Now I see how difficult it can be to truly listen to my body and properly rest it. This experience showed me how my faults of pushing through pain and thinking the worst exacerbated my issues. But in the end, I am eternally grateful for the past year and a half.
These injuries changed me as a person. I developed new interests, hung out with different people, and grew to see the world, and my body, anew. My reality has been directly altered because of my injuries.
I now appreciate my body and treat it accordingly. I refused to look in the mirror and pick it apart. I assess my body before I select my day’s activity and/or exercise, making sure I do something to increase the wellbeing of my body. This process forced me to step into myself and listen to what my needs are, outside of any wellness bias claim.
Because it does not matter if HIIT is the best way to increase aerobic fitness or my friend wants to go on a canyon run. The fact is, my body is not ready. It is my duty to give it what it needs, rather than demand that it conforms to the current exercise or body-type trends. In the end, I feel happier and healthier with this shift. My priority is simple and pointed: to preserve my body’s functionality so that it can carry me through decades of adventures.

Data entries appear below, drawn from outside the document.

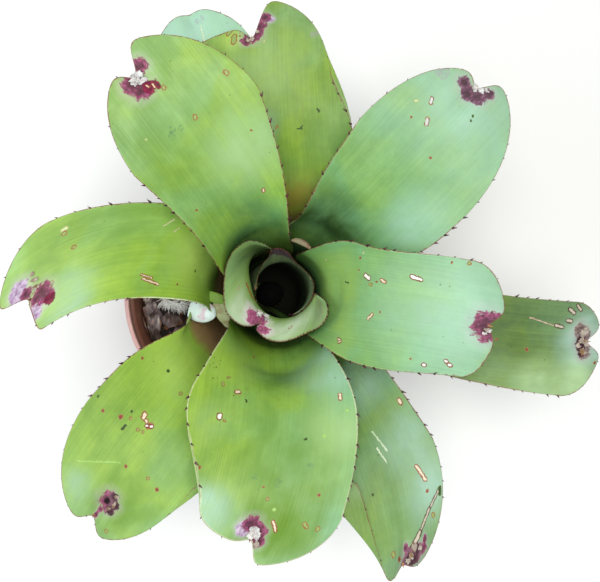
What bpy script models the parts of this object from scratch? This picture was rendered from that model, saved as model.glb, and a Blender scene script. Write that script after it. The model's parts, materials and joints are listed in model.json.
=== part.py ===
# A neoregelia in a plain plastic pot: twelve strap leaves in a spiral round a narrow
# water tank, on a short stem rooted in coarse bark.
# Metres, +Z up. The origin is the centre of the pot's flat underside.

import math
import random
from dataclasses import dataclass

import bmesh
import bpy
import numpy as np
from mathutils import Matrix, Vector

MM = 0.001

# Pot: a turned plastic shell with a collar below its lip.
POT_HEIGHT = 130 * MM
LIP_RADIUS = 79.5 * MM
LIP_WIDTH = 3.0 * MM
LIP_ROUND = 1.0 * MM
COLLAR_HEIGHT = 16 * MM
COLLAR_STEP = 2.2 * MM
FOOT_RADIUS = 57 * MM
POT_WALL = 1.8 * MM
POT_FLOOR = 2.4 * MM
FLOOR_ROUND = 3 * MM
POT_SIDES = 40
DRAIN_HOLES = 8
DRAIN_RADIUS = 4.5 * MM
DRAIN_RING = 38 * MM

# Gap between pieces that rest on each other.
CLEARANCE = 0.35 * MM

# Bark: fills the pot to a little below the lip, with loose chips on its top.
BARK_LEVEL = 107 * MM
BARK_CHIPS = 44
CHIP_SIZES = ((14 * MM, 22 * MM), (9 * MM, 15 * MM), (4 * MM, 7 * MM))
CHIP_RING = (26 * MM, 62 * MM)
CHIP_RISE = (-0.5 * MM, 1.5 * MM)
CHIP_TILT = 0.35
LOW_CHIP_TILT = 0.1
STEM_ROOM = 30 * MM
LEAF_ROOM = 38 * MM
TUFT_ROOM = 13 * MM
SEAT_SIZE = (22 * MM, 17 * MM, 5 * MM)
CHIP_SEED = 12
SEAT_SEED = 3

# Plant: it stands off centre in the pot and leans to +X.
PLANT_FOOT = (13.5 * MM, 1.2 * MM, BARK_LEVEL)
PLANT_LEAN = math.radians(6.5)
STEM_RADIUS = 8.3 * MM
STEM_TOP = 36 * MM
STEM_ROOT = 34 * MM
STEM_SIDES = 24

# Leaves: all share one way of growing, and differ by rank (1 is the innermost).
LEAF_THICKNESS = 0.9 * MM
LEAF_START = STEM_RADIUS + 0.8 * MM
FIRST_LEAF_HEIGHT = 30 * MM
RANK_DROP = 2.4 * MM
RANK_REACH = 2.8 * MM
FOOT_SLOPE = 38.0
FOOT_BEND = 18 * MM
FOOT_WIDTH = 10.5 * MM
SHEATH_WIDTH = 18.1 * MM
SHEATH_WIDENING = 2.75 * MM
WIDTH_PLACES = (0, 0.10, 0.22, 0.42, 0.66)
BLADE_BEND = 55 * MM
ARCH_START = 0.6
ARCH_LIMIT = 0.8
ARCH_CURVE = 1.3
SWEEP_CURVE = 1.5
FLATTENING = 50 * MM
FLATTENING_START = 0.8
NOTCH_WIDTH = 6 * MM
PROFILE_STEPS = 500
PROFILE_SPARE = 60 * MM

# The leaf's mesh: finer near the foot and at the corners of the end.
LEAF_COLUMNS = 8
LEAF_ROWS = 15
ROW_CROWDING = 1.35
END_CROWDING = 1.35

# Spines along the leaf edges, and the dry point in each leaf's notch.
SPINE_LENGTH = 1.9 * MM
SPINE_WIDTH = 0.84 * MM
SPINE_SINK = 1.3 * MM
SPINE_PITCH = 17 * MM
SPINE_LEAN = 0.55
PITCH_SPREAD = 0.15
LENGTH_SPREAD = 0.2
BARE_ABOVE_SHEATH = 8 * MM
BARE_ROUND_NOTCH = 9 * MM
POINT_LENGTH = 4.5 * MM
POINT_WIDTH = 1.8 * MM
POINT_SINK = 2.5 * MM
POINT_DROOP = 0.5
SPINE_SEED = 100
EDGE_STEPS = 40
EDGE_INSET = 0.06

# Tuft of pale fibre lying on the bark: strands that reach out of a small wad.
TUFT_PLACE = (-48 * MM, -6 * MM)
TUFT_SEAT = 2.5 * MM
TUFT_REACH = (8.5 * MM, 5.4 * MM)
TUFT_WAD = (5.1 * MM, 2.7 * MM, 1.3 * MM)
TUFT_STRANDS = 18
STRAND_WIDTH = 1.5 * MM
STRAND_RISE = 3.0 * MM
TUFT_SEED = 5


@dataclass
class Leaf:
    """One leaf: angles in degrees, lengths in mm, pairs are (left, right) seen from the stem."""
    rank: int
    turn: float
    length: float
    sheath: float
    slopes: tuple
    sweep: float
    neck: tuple
    widest: tuple
    shoulder: tuple
    lobes: tuple
    notch: float
    shoulder_at: float
    opening: float = 1.0


LEAVES = [
    Leaf(1, 100, 114, 75, (89, 75, 40), 0, (14, 30), (16, 42), (18, 44), (0, 0), 0, 0.86, opening=0.0),
    Leaf(2, 232, 116, 70, (88, 50, 20), 0, (34, 34), (41, 38), (48, 48), (1, 8), 2, 0.92, opening=0.0),
    Leaf(3, 353.5, 203.5, 60, (86, 48, -4), -2.5, (35.5, 26), (31.5, 33.5), (32, 29.5), (5.5, 1.5), 2, 0.92),
    Leaf(4, 125, 235.5, 57, (84, 45, -6), 1.5, (24, 24), (25, 38.5), (31, 47), (0.5, 10.5), 6.5, 0.8),
    Leaf(5, 270, 211.5, 54, (82, 41, -9), -9.5, (27, 40), (40, 52.5), (42.5, 33), (16, 3.5), -1.5, 0.92),
    Leaf(6, 49, 225, 51, (80, 38, -11), -1, (24, 26), (32, 42), (35, 43.5), (10, 17), -4, 0.76),
    Leaf(7, 153.5, 215, 48, (78, 35, -14), 30.5, (27, 32.5), (25, 29), (21.5, 34), (-10, 9), 8, 0.92),
    Leaf(8, 307.5, 228.5, 44, (77, 31, -16), -14, (24, 30), (25.5, 39), (29.5, 20), (7, 13.5), -1, 0.76),
    Leaf(9, 102, 208, 41, (75, 28, -19), -5, (35.5, 35.5), (50, 54.5), (48.5, 44), (1, 21), 4.5, 0.84),
    Leaf(10, 223.5, 213.5, 38, (73, 25, -21), 5.5, (28.5, 26.5), (44.5, 37.5), (37.5, 39), (14.5, 13), -4,
         0.78),
    Leaf(11, 347, 240, 35, (71, 21, -24), 4.5, (30, 24), (25, 27.5), (24, 32.5), (3.5, 7), 4, 0.92),
    Leaf(12, 109, 215, 32, (69, 18, -26), -1, (34, 36), (38, 42), (28, 30), (4, 5), 2, 0.84),
]


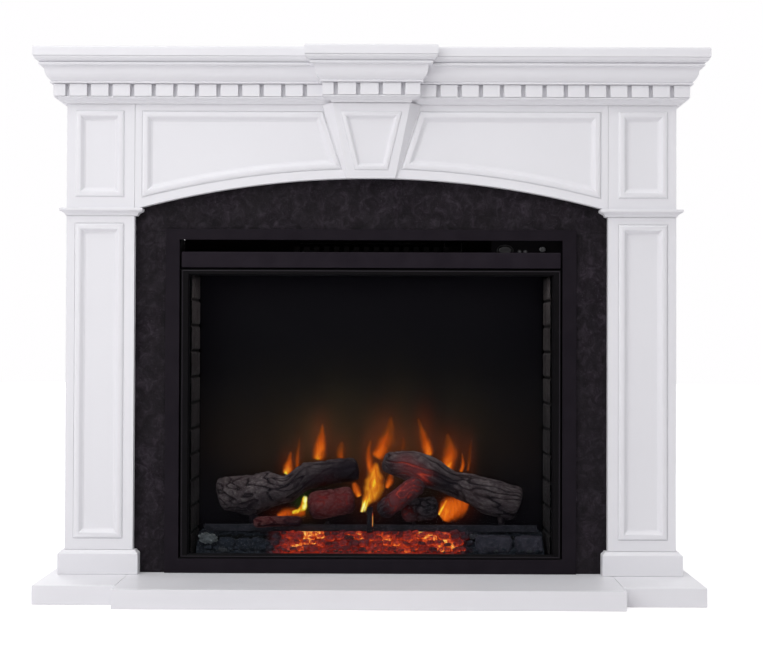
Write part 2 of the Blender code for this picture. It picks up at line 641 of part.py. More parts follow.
# log grate: a front rail, cross bars behind it, and one upturned prong in the middle
RAIL_Y0, RAIL_Y1, BAR_END = 0.0500, 0.0610, 0.1140
GRATE_Z0, GRATE_Z1, GRATE_HALF = BED_TOP_Z + GAP, 0.1410, 0.3780
BARS = (-0.2680, -0.1000, 0.1000, 0.3000)
PRONG_X0, PRONG_X1, PRONG_Y0, PRONG_Y1, PRONG_TOP = -0.0085, 0.0065, 0.0300, 0.0370, 0.1840
pts = [(-GRATE_HALF, RAIL_Y0), (PRONG_X0, RAIL_Y0), (PRONG_X0, PRONG_Y0), (PRONG_X1, PRONG_Y0),
       (PRONG_X1, RAIL_Y0), (GRATE_HALF, RAIL_Y0), (GRATE_HALF, RAIL_Y1)]
for c in reversed(BARS):
    pts += [(c + 0.005, RAIL_Y1), (c + 0.005, BAR_END), (c - 0.005, BAR_END), (c - 0.005, RAIL_Y1)]
pts.append((-GRATE_HALF, RAIL_Y1))
grate = finish(prism_z(pts, GRATE_Z0, GRATE_Z1), "log_grate", (0.05, 0.05, 0.06), 0.7)


def add_to(target, bm, name):
    """Weld a shape on to a piece with a Boolean union, and keep the shape as a guide."""
    extra = finish(bm, name, (0.1, 0.5, 0.1), 0.5)
    extra.display_type = "WIRE"
    extra.hide_render = True
    mod = target.modifiers.new(name, "BOOLEAN")
    mod.operation = "UNION"
    mod.solver = "EXACT"
    mod.object = extra


add_to(grate, box(PRONG_X0 + 0.0002, PRONG_X1 - 0.0002, PRONG_Y0 + 0.0002, PRONG_Y1,
                  GRATE_Z0 + 0.004, PRONG_TOP), "prong_upright")


def crook(t, keys):
    """Rise of the middle line and swelling of the height at t, eased between the given places."""
    for (t0, z0, k0), (t1, z1, k1) in zip(keys, keys[1:]):
        if t <= t1:
            f = max(0.0, min(1.0, (t - t0) / (t1 - t0)))
            f = f * f * (3 - 2 * f)
            return z0 + (z1 - z0) * f, k0 + (k1 - k0) * f
    return keys[-1][1:]


def log(name, a, b, r0, r1, sag, colour, n=10, rows=7, keys=((0.0, 0.0, 1.0), (1.0, 0.0, 1.0))):
    """A bent, tapered branch from a to b with an uneven outline."""
    a, b = Vector(a), Vector(b)
    axis = (b - a).normalized()
    side = axis.cross(Vector((0, 1, 0))).normalized()
    front = axis.cross(side).normalized()
    loops = []
    for i in range(rows):
        t = i / (rows - 1)
        rise, swell = crook(t, keys)
        c = a.lerp(b, t) + Vector((0, 0, sag * math.sin(math.pi * t) + rise))
        r = (r0 + (r1 - r0) * t) * (1.0 + 0.03 * math.sin(9 * t + 11 * r0 * 30))
        if i in (0, rows - 1):
            r *= 0.86
        loops.append([tuple(c + side * (r * swell * math.cos(2 * math.pi * k / n) *
                                        (1 + 0.03 * math.sin(3 * k + 5 * t)))
                            + front * (r * math.sin(2 * math.pi * k / n)))
                      for k in range(n)])
    return finish(stack(loops), name, colour, 0.9)


def foot(target, x, y, z_top, r):
    """A stub of branch under a log that stands on the grate."""
    loops = [[(x + q * math.cos(a), y + q * math.sin(a), z)
              for a in [2 * math.pi * k / 8 for k in range(8)]]
             for z, q in ((GRATE_Z1 + GAP, r * 0.85), (z_top, r))]
    add_to(target, stack(loops), target.name + "_foot")


ob = log("log_left", (-0.3460, 0.0770, 0.1930), (-0.0320, 0.0860, 0.2640), 0.0380, 0.0295, 0.0,
         (0.18, 0.15, 0.13), rows=12,
         keys=((0.0, 0.012, 1.00), (0.22, -0.004, 1.22), (0.36, -0.003, 1.14), (0.49, -0.011, 0.95),
               (0.64, 0.010, 0.94), (0.80, 0.007, 0.93), (1.0, 0.001, 0.90)))
foot(ob, BARS[0], 0.0760, 0.1900, 0.0110)
ob = log("log_right", (0.0330, 0.0860, 0.2840), (0.3380, 0.0770, 0.1870), 0.0265, 0.0390, 0.0,
         (0.16, 0.12, 0.10), rows=12,
         keys=((0.0, 0.0, 0.95), (0.16, 0.006, 1.14), (0.34, 0.003, 1.10), (0.51, -0.004, 0.90),
               (0.65, -0.002, 1.00), (0.80, -0.005, 1.16), (1.0, 0.0, 1.08)))
foot(ob, BARS[3], 0.0760, 0.1750, 0.0110)
log("log_small", (-0.1360, 0.0360, 0.1840), (-0.0400, 0.0360, 0.2010), 0.0320, 0.0320, 0.0,
    (0.20, 0.09, 0.06), rows=5)
log("log_center", (0.0225, 0.0270, 0.1730), (0.1140, 0.0280, 0.2380), 0.0215, 0.0220, 0.002,
    (0.10, 0.06, 0.05), rows=6)
log("log_chunk", (0.0740, 0.0680, 0.1715), (0.1500, 0.0650, 0.1800), 0.0280, 0.0280, 0.0,
    (0.09, 0.08, 0.08), rows=5)
log("log_front", (-0.2620, 0.0380, 0.1470), (-0.1560, 0.0340, 0.1500), 0.0125, 0.0125, 0.002,
    (0.13, 0.10, 0.09), rows=6)
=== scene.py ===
import math
import random

import bmesh
import bpy
import numpy as np
from mathutils import Matrix, Quaternion, Vector, noise


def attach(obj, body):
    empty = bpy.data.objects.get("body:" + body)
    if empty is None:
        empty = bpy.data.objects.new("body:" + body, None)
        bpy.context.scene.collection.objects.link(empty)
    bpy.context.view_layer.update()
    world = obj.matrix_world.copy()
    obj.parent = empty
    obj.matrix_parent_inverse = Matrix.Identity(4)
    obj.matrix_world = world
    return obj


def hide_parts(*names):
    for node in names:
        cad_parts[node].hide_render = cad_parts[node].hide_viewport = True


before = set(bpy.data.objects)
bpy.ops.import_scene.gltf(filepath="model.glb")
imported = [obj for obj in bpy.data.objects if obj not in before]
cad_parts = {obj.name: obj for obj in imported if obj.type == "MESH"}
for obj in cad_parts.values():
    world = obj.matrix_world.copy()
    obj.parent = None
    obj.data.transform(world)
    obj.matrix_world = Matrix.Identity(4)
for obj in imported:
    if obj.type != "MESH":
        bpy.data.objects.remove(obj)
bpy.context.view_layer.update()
scene = bpy.context.scene

# ------------------------------------------------------------------ camera
# Level with the middle of the object, three metres from the hearth.
EYE = Vector((0.0358, -3.183, 0.5582))
YAW, PITCH, ROLL = math.radians(-0.22), math.radians(0.74), math.radians(0.21)
ahead = Vector((math.sin(YAW) * math.cos(PITCH), math.cos(YAW) * math.cos(PITCH), math.sin(PITCH)))
cam_data = bpy.data.cameras.new("camera")
cam_data.sensor_width = 36.0
cam_data.lens = 36.0 * 1422.0 / 763.0
cam_data.clip_start, cam_data.clip_end = 0.05, 200.0
camera = bpy.data.objects.new("camera", cam_data)
scene.collection.objects.link(camera)
camera.location = EYE
camera.rotation_mode = "QUATERNION"
camera.rotation_quaternion = ahead.to_track_quat("-Z", "Y") @ Quaternion((0, 0, 1), ROLL)
scene.camera = camera
scene.view_settings.view_transform = "Standard"
scene.view_settings.look = "None"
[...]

I never feel more beautiful than when I can pick up and go, with no questions and no prep. The pure freedom I feel when I am entrenched into an activity is a key characteristic of who I am. And I want to preserve this quality about me for as long as I can.
Why Do You Exercise?
So I ask you, why do you exercise? Are your activities truly empowering you, bringing you happiness and strength internally as well as externally? Or are you exercising simply for the high? Maybe to look a certain way? And how will these choices impact your body later on in life?